▼

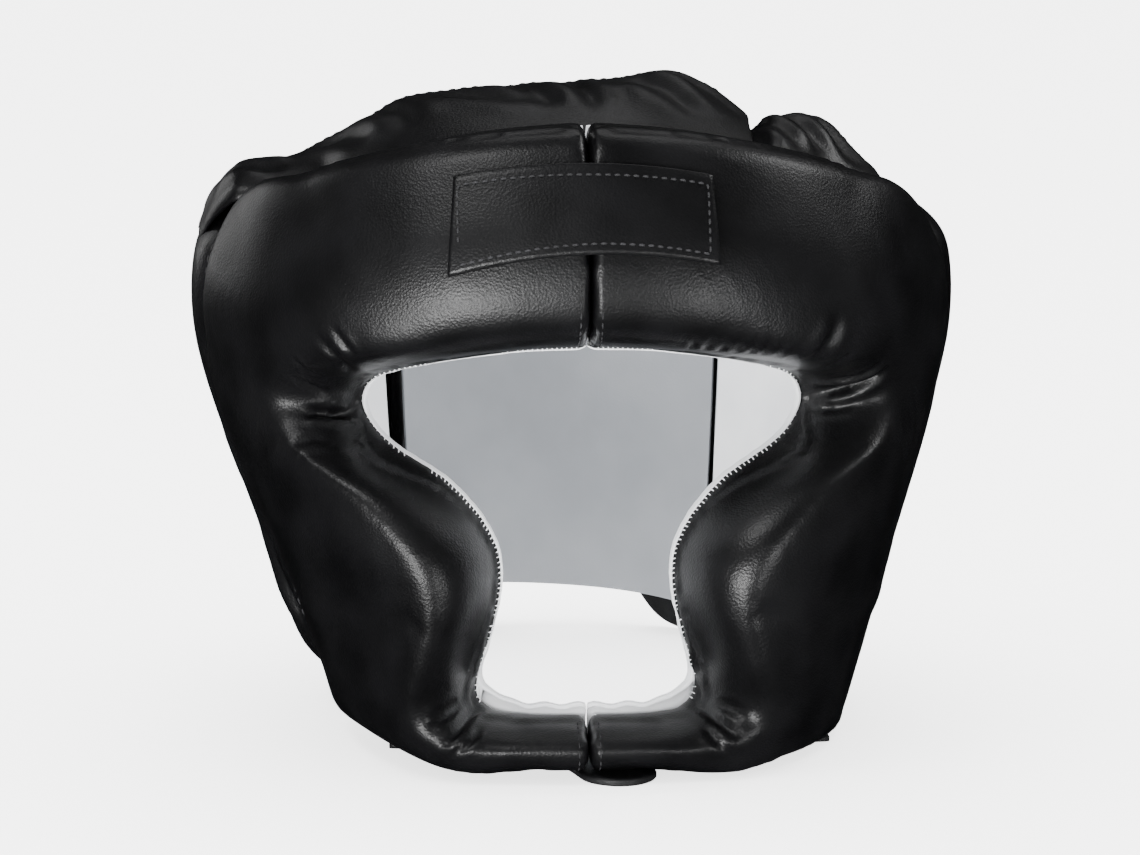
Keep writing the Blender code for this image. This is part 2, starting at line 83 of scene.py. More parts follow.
def quads_of(node, name):
    """A new object with a node's mesh, welded and back in quads."""
    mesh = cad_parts[node].data.copy()
    mesh.name = name
    mesh.materials.clear()
    work = bmesh.new()
    work.from_mesh(mesh)
    bmesh.ops.remove_doubles(work, verts=work.verts, dist=weld_distance)
    bmesh.ops.join_triangles(
        work,
        faces=work.faces,
        angle_face_threshold=math.radians(50),
        angle_shape_threshold=math.radians(70),
    )
    work.to_mesh(mesh)
    work.free()
    return linked(name, mesh)


def linked(name, mesh):
    obj = bpy.data.objects.new(name, mesh)
    bpy.context.scene.collection.objects.link(obj)
    return obj


def settle(obj):
    """Applies an object's modifiers to its mesh."""
    graph = bpy.context.evaluated_depsgraph_get()
    made = bpy.data.meshes.new_from_object(obj.evaluated_get(graph))
    made.name = obj.name
    obj.modifiers.clear()
    obj.data = made
    return obj


def subdivided(obj, levels, crease=0.0, crease_angle=55):
    """Catmull-Clark subdivision, with the sharp edges held back by a crease."""
    work = bmesh.new()
    work.from_mesh(obj.data)
    layer = work.edges.layers.float.get("crease_edge") or work.edges.layers.float.new("crease_edge")
    for edge in work.edges:
        sharp = len(edge.link_faces) == 2 and edge.calc_face_angle(0) > math.radians(crease_angle)
        edge[layer] = crease if sharp else 0.0
    work.to_mesh(obj.data)
    work.free()
    smooth = obj.modifiers.new("Subdivision", "SUBSURF")
    smooth.levels = levels
    smooth.render_levels = levels
    return settle(obj)


def tree_of(*objects):
    """One search tree for the surfaces of several objects."""
    points = []
    faces = []
    for obj in objects:
        base = len(points)
        points += [v.co.copy() for v in obj.data.vertices]
        faces += [[base + i for i in p.vertices] for p in obj.data.polygons]
    return BVHTree.FromPolygons(points, faces)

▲

DESCRIPTION OF THE TASK ->
Begin with the first line of the data above and, please, print each line exactly until you have printed the line containing "new object with"; print nothing else.

WRITTEN ANSWER ->
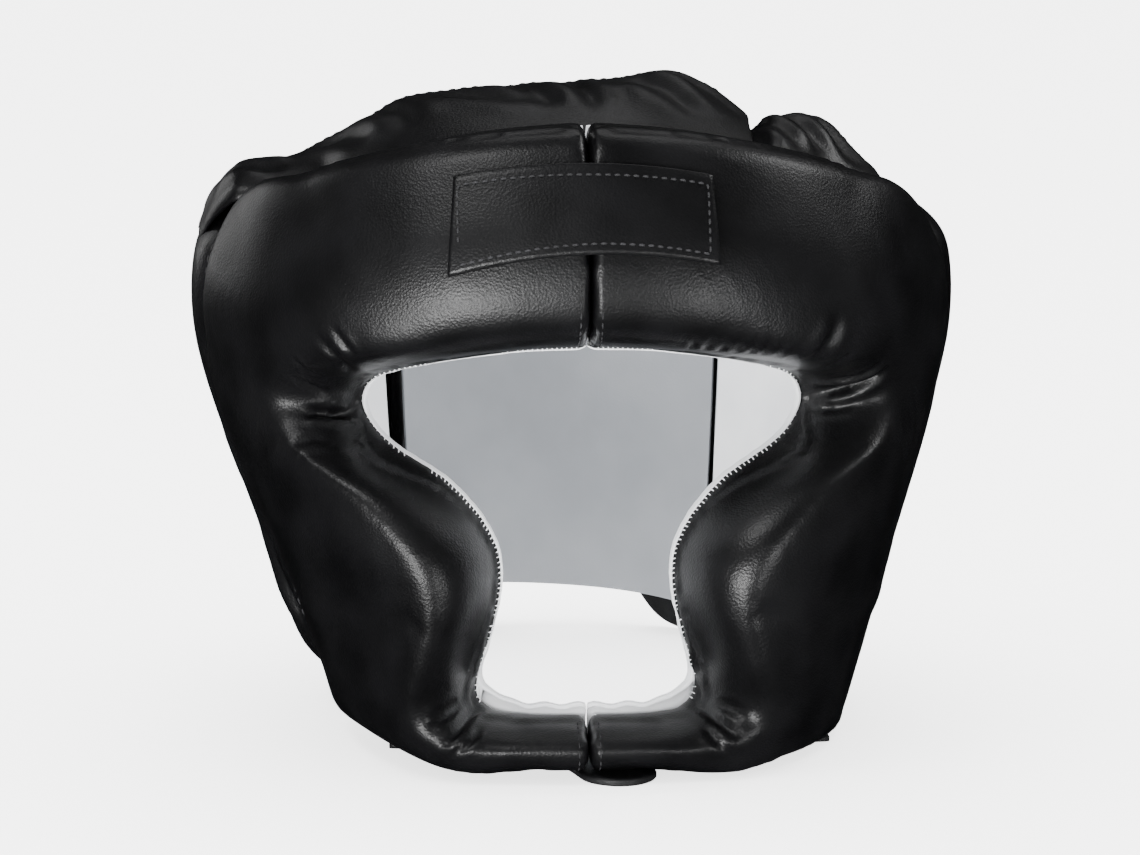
Keep writing the Blender code for this image. This is part 2, starting at line 83 of scene.py. More parts follow.
def quads_of(node, name):
    """A new object with a node's mesh, welded and back in quads."""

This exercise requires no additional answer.